(Entries with model source code)
======

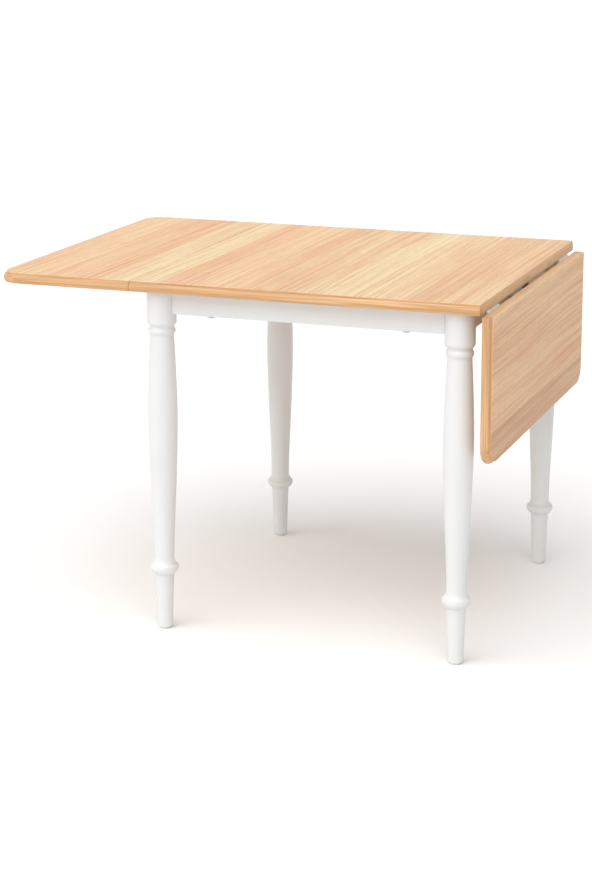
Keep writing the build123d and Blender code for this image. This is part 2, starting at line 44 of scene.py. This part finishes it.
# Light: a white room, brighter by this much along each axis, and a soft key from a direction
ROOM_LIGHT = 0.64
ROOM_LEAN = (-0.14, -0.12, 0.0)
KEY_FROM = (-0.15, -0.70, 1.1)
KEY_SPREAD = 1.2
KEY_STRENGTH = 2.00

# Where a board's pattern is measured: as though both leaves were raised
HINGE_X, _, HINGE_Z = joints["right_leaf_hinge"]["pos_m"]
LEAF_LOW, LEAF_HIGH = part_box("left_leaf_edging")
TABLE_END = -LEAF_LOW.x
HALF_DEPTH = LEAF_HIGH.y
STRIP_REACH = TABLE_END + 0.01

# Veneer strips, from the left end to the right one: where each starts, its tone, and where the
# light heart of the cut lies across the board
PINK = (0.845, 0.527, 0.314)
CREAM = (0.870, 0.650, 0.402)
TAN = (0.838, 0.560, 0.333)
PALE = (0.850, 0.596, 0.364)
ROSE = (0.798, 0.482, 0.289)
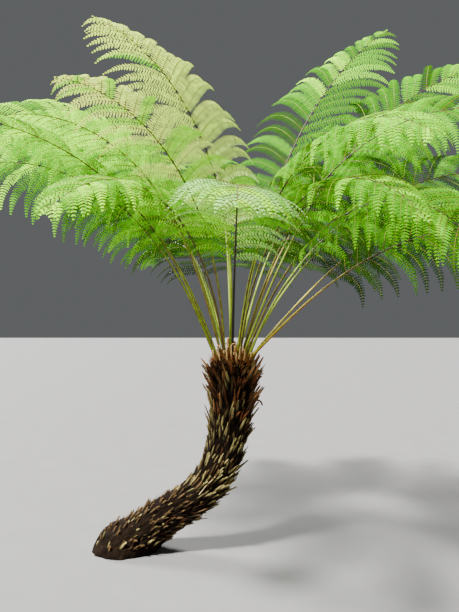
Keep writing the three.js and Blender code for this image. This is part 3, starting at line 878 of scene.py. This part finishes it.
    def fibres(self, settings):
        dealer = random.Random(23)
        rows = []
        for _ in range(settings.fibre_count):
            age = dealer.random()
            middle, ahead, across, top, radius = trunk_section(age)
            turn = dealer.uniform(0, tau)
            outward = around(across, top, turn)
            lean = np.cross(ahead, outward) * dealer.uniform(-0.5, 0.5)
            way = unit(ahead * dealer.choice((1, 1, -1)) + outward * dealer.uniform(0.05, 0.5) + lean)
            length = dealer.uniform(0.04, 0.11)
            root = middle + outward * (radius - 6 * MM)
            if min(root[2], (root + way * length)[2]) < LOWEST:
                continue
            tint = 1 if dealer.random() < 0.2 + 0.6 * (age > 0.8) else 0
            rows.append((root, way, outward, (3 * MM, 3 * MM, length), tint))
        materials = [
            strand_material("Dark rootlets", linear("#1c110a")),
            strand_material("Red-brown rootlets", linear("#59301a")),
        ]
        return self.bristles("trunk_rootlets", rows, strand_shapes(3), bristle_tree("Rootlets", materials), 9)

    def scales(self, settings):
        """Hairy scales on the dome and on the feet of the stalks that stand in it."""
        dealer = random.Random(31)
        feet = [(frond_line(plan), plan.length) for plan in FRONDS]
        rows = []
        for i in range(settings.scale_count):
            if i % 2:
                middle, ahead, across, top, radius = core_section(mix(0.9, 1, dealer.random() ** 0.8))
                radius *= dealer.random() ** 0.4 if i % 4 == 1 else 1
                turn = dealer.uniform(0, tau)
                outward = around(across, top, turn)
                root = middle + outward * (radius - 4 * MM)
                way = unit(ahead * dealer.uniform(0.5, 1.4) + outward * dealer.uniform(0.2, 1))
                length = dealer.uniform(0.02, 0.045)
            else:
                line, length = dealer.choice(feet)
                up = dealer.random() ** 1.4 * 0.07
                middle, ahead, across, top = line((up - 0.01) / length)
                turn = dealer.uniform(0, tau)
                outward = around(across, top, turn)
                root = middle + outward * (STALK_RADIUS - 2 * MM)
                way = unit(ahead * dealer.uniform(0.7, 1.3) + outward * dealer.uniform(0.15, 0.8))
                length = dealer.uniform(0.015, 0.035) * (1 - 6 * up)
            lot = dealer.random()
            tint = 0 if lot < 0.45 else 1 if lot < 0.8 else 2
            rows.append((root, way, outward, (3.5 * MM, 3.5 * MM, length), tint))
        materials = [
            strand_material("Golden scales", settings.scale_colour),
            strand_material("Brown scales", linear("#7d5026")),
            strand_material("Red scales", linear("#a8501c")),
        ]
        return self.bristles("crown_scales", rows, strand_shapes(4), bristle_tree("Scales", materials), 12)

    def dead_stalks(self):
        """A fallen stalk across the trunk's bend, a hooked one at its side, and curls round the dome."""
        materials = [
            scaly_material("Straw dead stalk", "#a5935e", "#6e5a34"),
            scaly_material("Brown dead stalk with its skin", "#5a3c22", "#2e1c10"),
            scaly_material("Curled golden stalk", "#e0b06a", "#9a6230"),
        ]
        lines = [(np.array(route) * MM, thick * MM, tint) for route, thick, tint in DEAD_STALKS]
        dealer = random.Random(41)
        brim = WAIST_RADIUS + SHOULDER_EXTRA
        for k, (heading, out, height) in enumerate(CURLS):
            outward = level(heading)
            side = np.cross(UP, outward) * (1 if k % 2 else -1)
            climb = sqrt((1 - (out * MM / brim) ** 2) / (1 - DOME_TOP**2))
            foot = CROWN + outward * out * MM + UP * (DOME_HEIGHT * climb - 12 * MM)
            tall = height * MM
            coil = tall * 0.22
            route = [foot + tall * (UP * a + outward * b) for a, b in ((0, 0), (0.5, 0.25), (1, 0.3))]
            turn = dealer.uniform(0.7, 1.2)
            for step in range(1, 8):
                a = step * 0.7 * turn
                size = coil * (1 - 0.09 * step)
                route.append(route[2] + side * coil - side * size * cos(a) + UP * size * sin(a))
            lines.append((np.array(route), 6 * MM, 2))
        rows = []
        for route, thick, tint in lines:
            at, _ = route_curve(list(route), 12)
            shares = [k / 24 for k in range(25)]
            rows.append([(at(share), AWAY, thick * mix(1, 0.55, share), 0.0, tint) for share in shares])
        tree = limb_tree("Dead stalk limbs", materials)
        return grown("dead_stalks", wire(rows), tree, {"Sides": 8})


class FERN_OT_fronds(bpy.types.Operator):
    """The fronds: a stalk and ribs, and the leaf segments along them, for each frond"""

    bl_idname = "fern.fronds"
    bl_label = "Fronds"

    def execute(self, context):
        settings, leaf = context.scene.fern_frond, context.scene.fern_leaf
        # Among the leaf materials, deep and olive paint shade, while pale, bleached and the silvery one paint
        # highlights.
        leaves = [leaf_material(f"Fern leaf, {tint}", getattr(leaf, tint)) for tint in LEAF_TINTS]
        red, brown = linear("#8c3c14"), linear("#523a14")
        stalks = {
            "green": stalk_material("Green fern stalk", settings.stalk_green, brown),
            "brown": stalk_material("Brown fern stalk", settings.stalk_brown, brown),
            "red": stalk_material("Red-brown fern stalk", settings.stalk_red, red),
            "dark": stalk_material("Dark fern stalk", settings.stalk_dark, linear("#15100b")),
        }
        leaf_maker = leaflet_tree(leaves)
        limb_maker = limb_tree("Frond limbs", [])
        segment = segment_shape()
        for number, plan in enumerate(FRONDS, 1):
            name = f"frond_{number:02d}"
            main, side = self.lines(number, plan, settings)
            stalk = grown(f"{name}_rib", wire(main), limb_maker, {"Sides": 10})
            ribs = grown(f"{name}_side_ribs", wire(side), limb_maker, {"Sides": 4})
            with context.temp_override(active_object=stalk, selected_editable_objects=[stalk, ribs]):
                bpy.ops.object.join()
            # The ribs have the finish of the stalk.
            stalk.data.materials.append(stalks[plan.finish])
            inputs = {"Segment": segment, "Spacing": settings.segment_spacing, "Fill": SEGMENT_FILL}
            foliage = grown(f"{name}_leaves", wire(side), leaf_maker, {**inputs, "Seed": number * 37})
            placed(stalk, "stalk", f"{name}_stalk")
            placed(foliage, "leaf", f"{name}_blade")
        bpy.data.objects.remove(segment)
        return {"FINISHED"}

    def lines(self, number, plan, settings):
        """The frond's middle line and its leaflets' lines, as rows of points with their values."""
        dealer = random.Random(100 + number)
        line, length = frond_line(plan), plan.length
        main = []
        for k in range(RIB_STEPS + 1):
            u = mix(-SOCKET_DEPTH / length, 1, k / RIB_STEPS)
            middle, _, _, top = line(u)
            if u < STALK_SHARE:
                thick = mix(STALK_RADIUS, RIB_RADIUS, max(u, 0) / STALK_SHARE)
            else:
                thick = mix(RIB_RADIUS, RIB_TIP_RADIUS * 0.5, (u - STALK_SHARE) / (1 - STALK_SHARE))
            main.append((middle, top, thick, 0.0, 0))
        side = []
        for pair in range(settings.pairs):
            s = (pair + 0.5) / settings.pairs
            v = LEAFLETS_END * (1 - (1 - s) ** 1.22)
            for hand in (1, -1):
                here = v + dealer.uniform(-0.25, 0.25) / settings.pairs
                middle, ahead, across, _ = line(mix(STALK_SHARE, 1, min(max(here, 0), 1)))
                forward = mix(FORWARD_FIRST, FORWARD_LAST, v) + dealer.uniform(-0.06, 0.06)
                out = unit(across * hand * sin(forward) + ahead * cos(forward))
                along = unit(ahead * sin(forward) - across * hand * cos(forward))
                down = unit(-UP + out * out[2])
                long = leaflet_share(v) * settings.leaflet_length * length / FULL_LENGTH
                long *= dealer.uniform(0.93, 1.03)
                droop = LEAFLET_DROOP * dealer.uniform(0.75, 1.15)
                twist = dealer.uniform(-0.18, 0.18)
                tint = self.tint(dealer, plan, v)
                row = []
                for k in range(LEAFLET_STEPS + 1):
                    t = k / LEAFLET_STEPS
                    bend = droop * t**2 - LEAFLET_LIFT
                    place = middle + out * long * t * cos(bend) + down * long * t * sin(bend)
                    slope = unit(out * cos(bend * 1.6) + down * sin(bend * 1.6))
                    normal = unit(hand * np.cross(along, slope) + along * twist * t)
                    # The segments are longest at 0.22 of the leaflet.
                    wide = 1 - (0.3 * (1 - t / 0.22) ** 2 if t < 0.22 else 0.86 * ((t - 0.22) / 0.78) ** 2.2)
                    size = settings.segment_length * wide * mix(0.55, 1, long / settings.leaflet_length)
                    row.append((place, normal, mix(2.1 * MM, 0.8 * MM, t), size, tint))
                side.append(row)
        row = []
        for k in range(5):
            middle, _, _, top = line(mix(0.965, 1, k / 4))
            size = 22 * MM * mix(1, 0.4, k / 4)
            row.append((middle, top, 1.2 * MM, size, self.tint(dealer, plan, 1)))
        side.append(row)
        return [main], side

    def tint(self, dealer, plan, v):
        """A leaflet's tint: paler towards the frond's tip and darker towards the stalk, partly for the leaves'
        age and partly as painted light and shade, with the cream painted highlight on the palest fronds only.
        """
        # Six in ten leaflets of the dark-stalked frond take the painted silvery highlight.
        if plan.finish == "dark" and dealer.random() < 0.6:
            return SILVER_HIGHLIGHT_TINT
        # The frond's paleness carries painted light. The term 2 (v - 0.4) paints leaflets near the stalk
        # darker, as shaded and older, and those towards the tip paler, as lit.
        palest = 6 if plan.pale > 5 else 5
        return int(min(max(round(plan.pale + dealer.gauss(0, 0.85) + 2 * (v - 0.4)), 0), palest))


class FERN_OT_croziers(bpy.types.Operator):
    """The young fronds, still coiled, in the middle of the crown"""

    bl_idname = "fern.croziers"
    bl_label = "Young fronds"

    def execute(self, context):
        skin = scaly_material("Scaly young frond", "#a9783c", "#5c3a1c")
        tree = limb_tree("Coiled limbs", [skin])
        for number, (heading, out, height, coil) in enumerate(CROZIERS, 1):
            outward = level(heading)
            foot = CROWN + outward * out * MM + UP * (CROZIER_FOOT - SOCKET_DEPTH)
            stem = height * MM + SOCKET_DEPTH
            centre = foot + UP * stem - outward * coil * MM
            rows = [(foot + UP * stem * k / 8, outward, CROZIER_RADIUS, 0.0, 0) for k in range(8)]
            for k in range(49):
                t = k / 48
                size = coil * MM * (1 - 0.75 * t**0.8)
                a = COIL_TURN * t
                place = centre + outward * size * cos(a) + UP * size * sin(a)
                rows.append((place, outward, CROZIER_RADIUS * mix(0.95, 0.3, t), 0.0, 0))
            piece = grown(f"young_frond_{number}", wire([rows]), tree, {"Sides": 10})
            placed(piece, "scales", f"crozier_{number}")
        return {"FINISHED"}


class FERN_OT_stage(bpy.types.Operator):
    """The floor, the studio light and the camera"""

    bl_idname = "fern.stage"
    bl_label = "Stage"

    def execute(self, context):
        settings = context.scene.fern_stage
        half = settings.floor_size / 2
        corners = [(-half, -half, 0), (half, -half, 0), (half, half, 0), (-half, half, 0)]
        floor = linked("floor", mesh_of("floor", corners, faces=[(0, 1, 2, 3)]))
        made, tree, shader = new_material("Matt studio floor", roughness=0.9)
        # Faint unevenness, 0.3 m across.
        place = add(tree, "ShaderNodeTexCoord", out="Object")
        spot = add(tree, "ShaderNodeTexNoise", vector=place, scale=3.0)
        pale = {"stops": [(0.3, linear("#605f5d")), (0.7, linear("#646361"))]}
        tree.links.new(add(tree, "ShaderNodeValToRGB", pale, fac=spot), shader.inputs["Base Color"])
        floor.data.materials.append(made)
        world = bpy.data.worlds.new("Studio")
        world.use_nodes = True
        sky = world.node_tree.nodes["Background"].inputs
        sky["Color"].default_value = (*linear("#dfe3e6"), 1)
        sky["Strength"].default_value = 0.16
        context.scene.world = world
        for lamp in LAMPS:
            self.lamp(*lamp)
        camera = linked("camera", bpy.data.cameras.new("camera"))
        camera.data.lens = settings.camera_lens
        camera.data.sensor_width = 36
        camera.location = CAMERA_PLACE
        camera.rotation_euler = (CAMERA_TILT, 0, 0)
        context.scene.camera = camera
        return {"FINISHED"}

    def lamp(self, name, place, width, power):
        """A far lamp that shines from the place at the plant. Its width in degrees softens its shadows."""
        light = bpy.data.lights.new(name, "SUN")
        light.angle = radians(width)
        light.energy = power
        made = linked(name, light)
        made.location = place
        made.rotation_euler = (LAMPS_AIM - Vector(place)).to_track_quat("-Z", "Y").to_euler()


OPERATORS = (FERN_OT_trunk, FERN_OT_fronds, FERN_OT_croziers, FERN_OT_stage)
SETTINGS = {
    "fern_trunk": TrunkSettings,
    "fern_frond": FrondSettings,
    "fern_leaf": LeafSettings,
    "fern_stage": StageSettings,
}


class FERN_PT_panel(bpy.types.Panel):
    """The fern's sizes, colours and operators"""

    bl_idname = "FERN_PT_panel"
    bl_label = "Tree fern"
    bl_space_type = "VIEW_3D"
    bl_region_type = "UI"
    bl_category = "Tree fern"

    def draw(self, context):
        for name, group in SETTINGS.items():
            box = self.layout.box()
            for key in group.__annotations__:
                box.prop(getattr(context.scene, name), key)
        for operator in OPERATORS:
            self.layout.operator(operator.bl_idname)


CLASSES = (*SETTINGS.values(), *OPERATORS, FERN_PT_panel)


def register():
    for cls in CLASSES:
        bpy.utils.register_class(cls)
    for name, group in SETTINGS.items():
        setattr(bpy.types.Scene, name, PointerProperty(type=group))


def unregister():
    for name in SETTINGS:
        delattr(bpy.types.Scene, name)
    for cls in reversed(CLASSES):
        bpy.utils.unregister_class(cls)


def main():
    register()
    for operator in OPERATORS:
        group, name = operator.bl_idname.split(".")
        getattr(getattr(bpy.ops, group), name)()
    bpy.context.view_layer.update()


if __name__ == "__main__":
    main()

======

# [GIVEN PROBLEM]
Please give back only the lines between the first line of the entries and the line with "STRIP_REACH = TABLE_END + 0.01", both ends included, word for word.

# [WRITTEN ANSWER]
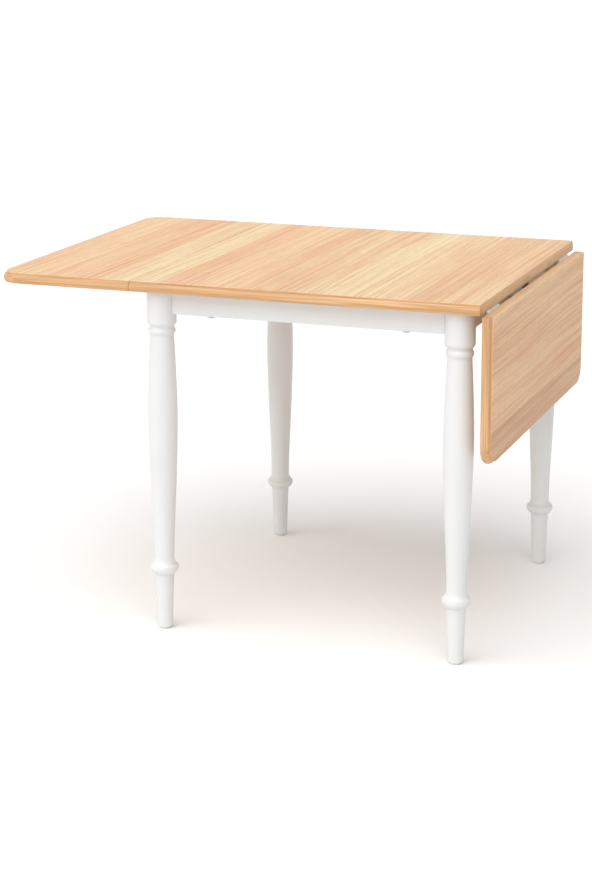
Keep writing the build123d and Blender code for this image. This is part 2, starting at line 44 of scene.py. This part finishes it.
# Light: a white room, brighter by this much along each axis, and a soft key from a direction
ROOM_LIGHT = 0.64
ROOM_LEAN = (-0.14, -0.12, 0.0)
KEY_FROM = (-0.15, -0.70, 1.1)
KEY_SPREAD = 1.2
KEY_STRENGTH = 2.00

# Where a board's pattern is measured: as though both leaves were raised
HINGE_X, _, HINGE_Z = joints["right_leaf_hinge"]["pos_m"]
LEAF_LOW, LEAF_HIGH = part_box("left_leaf_edging")
TABLE_END = -LEAF_LOW.x
HALF_DEPTH = LEAF_HIGH.y
STRIP_REACH = TABLE_END + 0.01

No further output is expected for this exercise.